The Guardian has a timeline about “Greece’s journey” into the current financial crisis since it joined the euro zone ten years ago. The second slide is from November 14, 2004 and notes that
Greece admits fudging euro entry. The first clear proof that all is not well in Greece comes when the government admits it has not actually met the qualifying standard to join the eurozone at all. Revised budget data shows that the Greek budget deficit has never been below 3% since 1999, as EU rules demand.
All is indeed not well: Greece owes 340 billion euros (about $487 billion) of debts, which amounts to 30,000 euros (about $43,000) per person. The Greek government also must sell off — privatize — state assets including the ports of the Piraeus and of Thessaloniki, the Greek telecommunications company, the postal bank, the national railway system and (as the New York Times puts it), “prime Mediterranean real estate.”

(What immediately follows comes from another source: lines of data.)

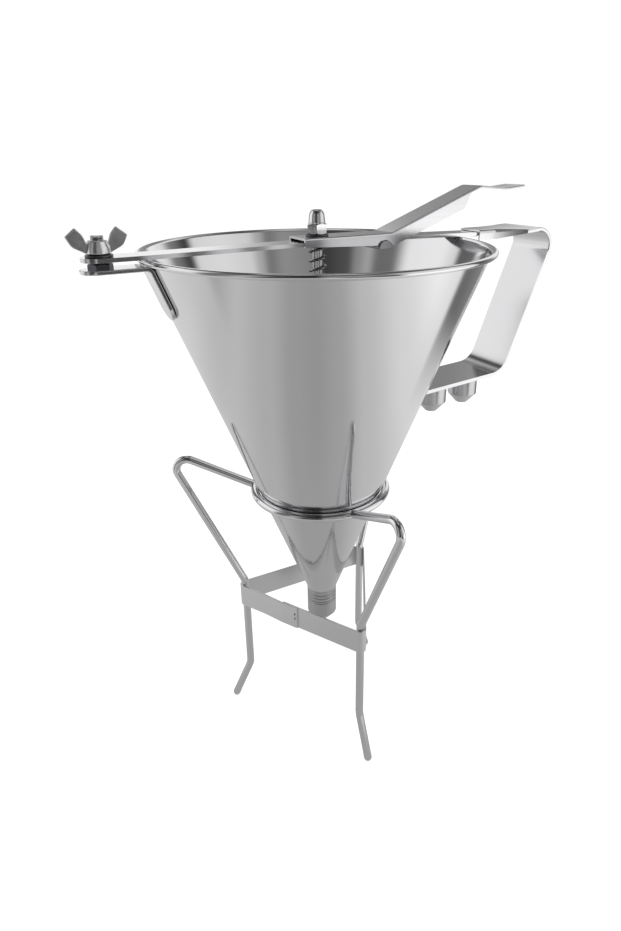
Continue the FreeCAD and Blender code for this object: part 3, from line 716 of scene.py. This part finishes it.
# %% Plug
PLUG_LOW = SEAT_Z + 0.6
PLUG_HIGH = PLUG_LOW + 4.2
PLUG_PLAY, NOSE_R, HEAD_R = 0.16, 2.5, 4.4
SEAL_R, SEAL_INSET = 0.8, 0.9
GROOVE_BACK, GROOVE_FLOOR, GROOVE_MOUTH = 0.4, 0.6, 0.85


def seat_r(z):
    """Radius of the ferrule's conical seat at a height."""
    return BORE_R + (SPOUT_BORE - BORE_R) * (z - SEAT_Z) / (SPOUT_Z - SEAT_Z)


def plug_r(z):
    """Radius of the plug, which keeps a little play to the seat."""
    return seat_r(z) - PLUG_PLAY


low, high = heights("valve_plug")
seal_z = (PLUG_LOW + PLUG_HIGH) / 2
seal_r = seat_r(seal_z) - SEAL_INSET
mouth_low, mouth_high = seal_z - GROOVE_MOUTH, seal_z + GROOVE_MOUTH
outline = [(0, low, 0), (NOSE_R, low, 0.8), (plug_r(PLUG_LOW), PLUG_LOW, 0.4)]
outline += [(plug_r(mouth_low), mouth_low, 0.1), (seal_r - GROOVE_BACK, seal_z - GROOVE_FLOOR, 0.2)]
outline += [(seal_r - GROOVE_BACK, seal_z + GROOVE_FLOOR, 0.2), (plug_r(mouth_high), mouth_high, 0.1)]
outline += [(plug_r(PLUG_HIGH), PLUG_HIGH, 0.5), (HEAD_R, high, 0.5), (0, high, 0)]
plug = spun("plug", outline, steps=64)
fit(plug, "valve", ["valve_plug"], turned_finish)

# %% [markdown]
# ## The seal
# A rubber ring lies in the plug's groove and shuts the spout. It is a small circle spun round the axis, in a
# dark rubber whose dullness comes from fine grain.

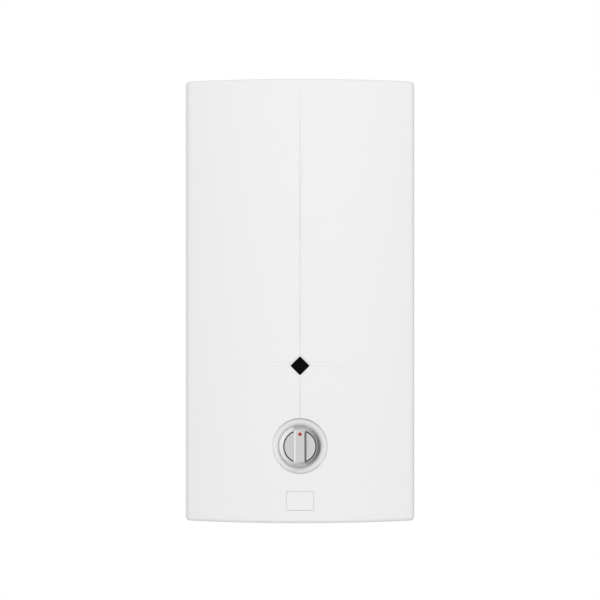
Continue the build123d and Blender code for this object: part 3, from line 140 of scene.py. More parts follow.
def grain(made, size_mm, height, detail=2.0, stretch=(1, 1, 1)):
    """A bump from such a pattern; stretch makes it longer one way, as brushing does."""
    tree = made.node_tree
    noise = speckle(made, size_mm, detail, stretch)
    bump = add(tree, "ShaderNodeBump", [("Strength", 1.0), ("Distance", height * MM)],
               [("Height", noise.outputs["Fac"])])
    tree.links.new(bump.outputs["Normal"], tree.nodes["Principled BSDF"].inputs["Normal"])
    return noise


def colour_ramp(tree, factor, stops):
    """Turns a value into a colour between two stops of (position, hex)."""
    ramp = add(tree, "ShaderNodeValToRGB", [], [("Fac", factor)])
    for step, (position, hex_colour) in zip(ramp.color_ramp.elements, stops):
        step.position, step.color = position, linear(hex_colour)
    tree.links.new(ramp.outputs["Color"], tree.nodes["Principled BSDF"].inputs["Base Color"])


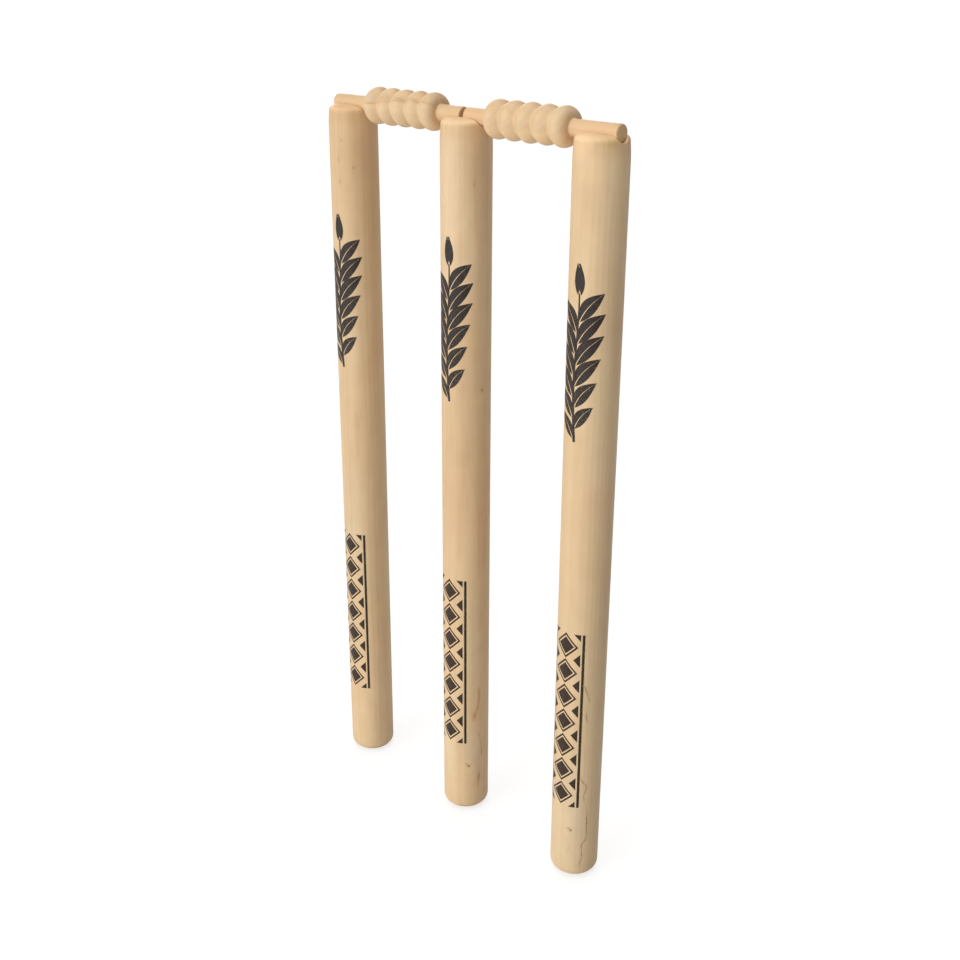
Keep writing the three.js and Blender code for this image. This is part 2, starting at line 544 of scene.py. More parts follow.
@dataclass(frozen=True)
class Sprig:
    """A leafy sprig in ink: a stem, leaves that stand on it by turns, and one leaf at its tip."""

    bottom: float = 366.0
    pitch: float = 14.6
    pairs: float = 6.0
    leaf_length: float = 26.0
    leaf_width: float = 5.3
    leaf_lean: float = 40.0
    leaf_drop: float = 1.0
    smallest: float = 0.70
    growth: float = 0.36
    growth_start: float = 0.35  # where the leaves start on the sine that their sizes follow, in radians
    growth_turn: float = 2.3  # and how far they run along it
    tip_length: float = 21.0
    tip_rise: float = 0.2
    stem_width: float = 0.9
    stem_fullness: float = 1.25
    stem_taper: float = 160.0
    stem_foot: float = 9.0
    stem_tip: float = 1.5
    sway: float = 1.3
    sway_rate: float = 0.055
    reach: int = 3  # how many leaves below a point may still cover it

    def build(self) -> bpy.types.NodeTree:
        """Build the group.

        Returns:
            A group that puts out Depth, how far a point lies inside the ink.
        """
        leaf = Leaf().build()
        effect = Effect("Ink sprig", {"Across": 0.0, "Height": 0.0})
        w = effect.wiring
        up = effect.inputs["Height"] - self.bottom
        across = effect.inputs["Across"] + w.math("SINE", up * self.sway_rate) * self.sway
        out = abs(across)
        rung = up / self.pitch + w.math("LESS_THAN", across, 0.0) * 0.5
        top = self.pitch * (self.pairs + self.tip_rise)
        depths = []
        for below in range(self.reach):
            number = w.math("FLOOR", rung) - float(below)
            turn = number / self.pairs * self.growth_turn + self.growth_start
            size = self.smallest + w.math("SINE", turn) * self.growth
            depth = w.group(leaf, {
                "Out": out, "Up": (rung - number) * self.pitch - self.leaf_drop,
                "Length": size * self.leaf_length, "Width": size * self.leaf_width,
                "Lean": math.radians(self.leaf_lean),
            })["Depth"]
            missing = w.math("LESS_THAN", number, -0.5) + w.math("GREATER_THAN", number, self.pairs - 0.5)
            depths.append(depth - missing * self.leaf_length)
        tip = {"Out": out, "Up": up - top, "Length": self.tip_length, "Width": self.leaf_width, "Lean": 0.0}
        stem = self.stem_width * (self.stem_fullness - up / self.stem_taper) - out
        stem = w.lowest(stem, up + self.stem_foot, top + self.stem_tip - up)
        return effect.close(Depth=w.highest(*depths, w.group(leaf, tip)["Depth"], stem))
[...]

I’ve been following the debt crisis in Greece carefully as I’ve friends there, most with children with — like my son — disabilities. As you may have gathered, services (like special education) and accommodations (like ramps) for children and adults with disabilities in a debt-plagued country on the verge of cutting swaths of its public sector workforce are not at all what they are in the US. Most people think first of Greece’s rich archaeological heritage and certainly tourism is a major bulwark of the country’s economy — but please think also of the thousands gathering, even in the rain in Athens, Thessaloniki, Patras and elsewhere, and also the many more who are living with the fallout from the economic crisis.